In 1987 we received a phone call from Australian High Commission to resubmit our application for migration which we did together with other procedures as required by them, like medical, police clearance etc. We got an approval for migration to Australia. Regretfully I had to dismantle all my achievements in Kenya and prepare to adopt another home. We arrived in Sydney May 25th 1988. My wife had a job within a week not too far from our home at a hospital as a nurse. For the next six months I had no work in Sydney but plenty of work in Kenya so I went twice back to Kenya for major dam sites investigations. On a return journey took a good look at Perth in a stopover and moved there in early 1989. Perth hosts one of the largest assemblages of mining companies with numerous exploration and mining projects in all kinds of minerals. But the industry is extremely conservative, and personnel from other states are resented by the locals.
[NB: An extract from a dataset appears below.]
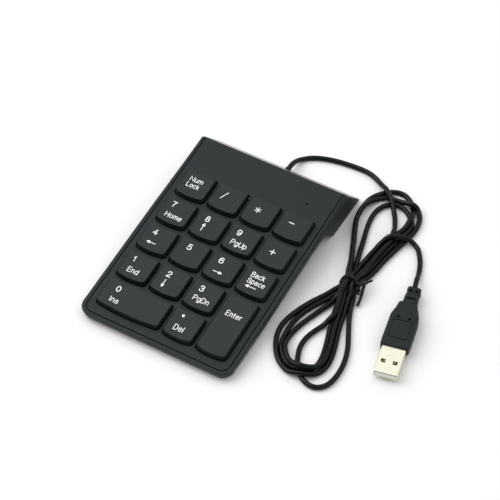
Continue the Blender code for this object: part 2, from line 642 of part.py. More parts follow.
def make_cord():
    """The lead, the hank as one solid of its outer shape, and the tail, with a tie round the hank's waist."""
    add_cord("cord_lead", LEAD_ROUTE, CORD)
    add_cord("cord_tail", TAIL_ROUTE, CORD)
    hank = add_object("cord_hank", prism_mesh("cord_hank", closed_smooth(HANK_OUTLINE), HANK_LOW, HANK_HIGH), CORD,
                      parent=None)
    (x0, x1), (y0, y1), (z0, z1) = WAIST_X, WAIST_Y, WAIST_Z
    groove = helper_group("waist_groove")
    low, high = -0.01, 0.02
    sides = {"left": ((x0 - 0.03, y0, low), (x0, y1, high)), "right": ((x1, y0, low), (x1 + 0.03, y1, high)),
             "under": ((x0 - 0.01, y0, low), (x1 + 0.01, y1, z0)), "over": ((x0 - 0.01, y0, z1), (x1 + 0.01, y1, high))}
    for name, (a, b) in sides.items():
        add_to_group(groove, f"groove_{name}", box_mesh("groove", a, b), parent=None)
    combine_all(hank, groove)

    wide = 0.0005
    gap = TOUCH_GAP
    middle = (y0 + y1) / 2
    ring = [(x0 - gap, z0 - gap), (x1 + gap, z0 - gap), (x1 + gap, z1 + gap), (x0 - gap, z1 + gap)]
    outer = [(x0 - gap - 2 * wide, z0 - gap - 2 * wide), (x1 + gap + 2 * wide, z0 - gap - 2 * wide),
             (x1 + gap + 2 * wide, z1 + gap + 2 * wide), (x0 - gap - 2 * wide, z1 + gap + 2 * wide)]
    bm = bmesh.new()
    rings = [[bm.verts.new((x, middle + side * 0.0009, z)) for x, z in loop]
             for loop, side in ((ring, -1), (outer, -1), (outer, 1), (ring, 1))]
    for i, here in enumerate(rings):
        after = rings[(i + 1) % len(rings)]
        for j in range(4):
            k = (j + 1) % 4
            bm.faces.new((here[j], here[k], after[k], after[j]))
    add_object("twist_tie", mesh_from(bm, "twist_tie"), TIE, parent=None)


def plug_section(half_width, half_height, along, steps=3):
    """A rounded rectangle across the plug's axis, at this distance from the shoulder."""
    radius = min(half_width, half_height) * 0.6
    corners = ((half_width, half_height), (-half_width, half_height), (-half_width, -half_height),
               (half_width, -half_height))
    return [(x, -along, z) for x, z in rounded(corners, (radius,) * 4, steps)]


def make_plug():
    """The moulded grip with its necked strain relief, the plated shell, and the tongue inside it."""
    frame = bpy.data.objects.new("plug_frame", None)
    PARTS.objects.link(frame)
    frame.location = (*PLUG_SHOULDER, PLUG_HEIGHT_Z)
    frame.rotation_euler = (0, 0, PLUG_TURN)
    sections = ((0.0034, 0.0030, -0.0112), (0.0036, 0.0031, -0.0108), (0.0036, 0.0031, -0.0074),
                (0.0029, 0.0026, -0.0068), (0.0032, 0.0028, -0.0040), (0.0029, 0.0027, -0.0004),
                (0.0046, 0.0032, 0.0), (0.0050, 0.0036, 0.0010), (0.0056, 0.0037, 0.0050), (0.0070, 0.0038, 0.0085),
                (0.0072, 0.0038, 0.0290), (0.0068, 0.0035, 0.0296))
    grip = add_object("plug_grip", loft_mesh("plug_grip", [plug_section(*s) for s in sections]), CORD, parent=frame)
    pocket = add_object("grip_pocket", box_mesh("pocket", (-0.0063, -0.0400, -0.00255), (0.0063, -0.0240, 0.00255)),
                        parent=frame, cutter=True)
    combine(grip, pocket)

    shell = add_object("plug_shell", box_mesh("plug_shell", (-0.0060, -0.0449, -0.00225), (0.0060, -0.0243, 0.00225)),
                       STEEL, parent=frame)
    mouth = add_object("shell_mouth", box_mesh("mouth", (-0.0057, -0.0500, -0.00195), (0.0057, -0.0249, 0.00195)),
                       parent=frame, cutter=True)
    combine(shell, mouth)
    windows = helper_group("shell_windows")
    for side in (-1, 1):
        window = box_mesh("window", (-0.00115, -0.0385, 0.001), (0.00115, -0.0362, 0.003))
        thing = add_to_group(windows, f"window_{side}", window, (side * 0.0027, 0, 0), parent=frame)
        thing.location = (side * 0.0027, 0, 0)
    combine_all(shell, windows)
    add_object("plug_tongue", box_mesh("plug_tongue", (-0.0054, -0.0444, -0.0016), (0.0054, -0.0252, 0.0003)),
               TONGUE, parent=frame)


make_top_cover()
make_bottom_case()
make_feet()
make_keys()
make_scissors()
make_layers()
make_board()
make_screws()
make_strain_relief()
make_cord()
make_plug()
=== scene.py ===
"""Looks of the slim numeric keypad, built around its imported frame. Shapes are in millimetres, in one of
three frames: WORLD, CASE (flat on the tilted top surface, Y from the front edge) and PLUG (its tip at -Y)."""

from math import cos, pi, radians, sin, tan

import bmesh
import bpy
import numpy as np
from mathutils import Matrix, Vector
from mathutils.bvhtree import BVHTree


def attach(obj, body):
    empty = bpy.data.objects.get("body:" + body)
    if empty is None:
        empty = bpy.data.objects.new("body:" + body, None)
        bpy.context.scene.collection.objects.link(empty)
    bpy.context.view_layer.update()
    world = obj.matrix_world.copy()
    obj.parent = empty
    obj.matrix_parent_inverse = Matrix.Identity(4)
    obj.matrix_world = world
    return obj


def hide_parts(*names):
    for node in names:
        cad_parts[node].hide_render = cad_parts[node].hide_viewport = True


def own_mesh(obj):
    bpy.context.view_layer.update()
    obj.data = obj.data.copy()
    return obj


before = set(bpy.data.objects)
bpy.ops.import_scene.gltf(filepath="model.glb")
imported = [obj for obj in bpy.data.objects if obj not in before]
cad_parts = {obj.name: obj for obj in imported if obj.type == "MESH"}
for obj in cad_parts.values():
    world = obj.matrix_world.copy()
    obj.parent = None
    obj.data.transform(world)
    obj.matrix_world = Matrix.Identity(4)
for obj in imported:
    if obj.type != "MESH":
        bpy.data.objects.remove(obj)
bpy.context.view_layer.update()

MM = 0.001
TILT = radians(6.4)
WORLD = Matrix.Scale(MM, 4)
CASE = Matrix.Translation((0, -0.068943, 0.0049714)) @ Matrix.Rotation(TILT, 4, "X") @ WORLD
PLUG = Matrix.Translation((0.0979, 0.0150, 0.0040)) @ Matrix.Rotation(radians(11.7), 4, "Z") @ WORLD

# Case, in the case frame
WIDTH, LENGTH, DEPTH = 86.0, 122.5, 4.6
FRONT_CORNER, REAR_CORNER = 6.8, 1.4
GROOVE_IN, GROOVE_OUT = 2.55, 2.2
COVER_THICK = 1.2
FLOOR_INSET = 3.4
REAR_LEAN = radians(35.3)
REAR_SLOPE = tan(REAR_LEAN)
FOOT_REAR_LOW, FOOT_FRONT_LOW, FOOT_FRONT_TOP = (136.5, -19.79), (106.9, -16.47), (98.1, -4.6)
FOOT_WALL = 1.96
# Screws and pads on the right; the left ones mirror them
HANDS = (("left", -1), ("right", 1))
REAR_SCREW, FRONT_SCREW = (30.0, 113.0), (19.0, 5.3)
REAR_PAD, FRONT_PAD = (37.0, 121.0), (34.0, 8.5)
PAD_RADIUS, PAD_HOLE_RADIUS = 4.0, 4.15

# Keys, in the case frame
PITCH, KEY_WIDTH, KEY_DEPTH = 19.0, 15.65, 15.4
KEY_RISE, KEY_SKIRT, KEY_BOW, KEY_DRAFT = 2.4, 0.6, 1.1, 0.5
KEY_ROWS = ("num_lock divide multiply minus", "seven eight nine plus", "four five six backspace",
            "one two three")
# Column, row, columns wide and rows deep
KEYS = {name: (column, row, 1, 1)
        for row, names in enumerate(KEY_ROWS) for column, name in enumerate(names.split())}
KEYS.update({"enter": (3, 3, 1, 2), "zero": (0, 4, 2, 1), "decimal": (2, 4, 1, 1)})
REAR_ROW_Y = 91.4
# Printed words: text, left, right, base line and height of a capital. LEGEND_SHIFT brings them to the case
# frame.
WORDS = {
    "num_lock": (("Num", -12.5, -5.0, 8.8, 3.0), ("Lock", -12.5, -5.2, 5.0, 3.0)),
    "seven": (("7", -12.5, -10.0, -9.8, 3.5), ("Home", -12.5, -3.0, -16.4, 3.2)),
    "eight": (("8", 7.5, 9.9, -10.0, 3.6),),
    "nine": (("9", 25.8, 28.3, -10.0, 3.6), ("PgUp", 25.7, 34.7, -16.2, 3.3)),
    "four": (("4", -12.1, -9.4, -29.0, 3.5),),
    "five": (("5", 8.0, 10.5, -29.1, 3.6),),
    "six": (("6", 26.2, 28.8, -28.8, 3.5),),
    "backspace": (("Back", 44.8, 52.3, -28.6, 3.2), ("Space", 44.6, 54.3, -32.4, 3.0)),
    "one": (("1", -12.5, -11.0, -47.8, 3.4), ("End", -11.7, -5.5, -54.2, 3.2)),
    "two": (("2", 7.4, 9.9, -47.9, 3.6),),
    "three": (("3", 26.1, 28.6, -47.8, 3.6), ("PgDn", 25.9, 34.7, -53.7, 3.3)),
    "enter": (("Enter", 44.8, 53.5, -54.0, 3.2),),
    "zero": (("0", -10.4, -7.9, -67.0, 3.5), ("Ins", -10.2, -5.3, -73.3, 3.1)),
    "decimal": (("Del", 26.3, 31.7, -72.9, 3.4),),
}
LEGEND_SHIFT = (-20.6, 84.1)
DIGIT_STROKE, LETTER_STROKE, LETTER_GAP = 0.50, 0.38, 0.25
INK_THICK, INK_STEP, INK_SUNK = 0.014, 0.0012, 0.03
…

It was a major struggle to establish myself as a mine geologist after having been a geophysicist for quite a while in Kenya. Had a lucky break through a Kenyan connection and started off at a rock bottom scale at a gold mine. My duties started as a grade control and mapping geologist and in the latter I established a good reputation. From this experience work followed and had no problem except during the recessionary phases of the industry. After a couple of years of work the mining industry treated me well and was one of the highest paid contract mine and mine site exploration geologist. Continued to work at a diminishing pace until the age of 75 years.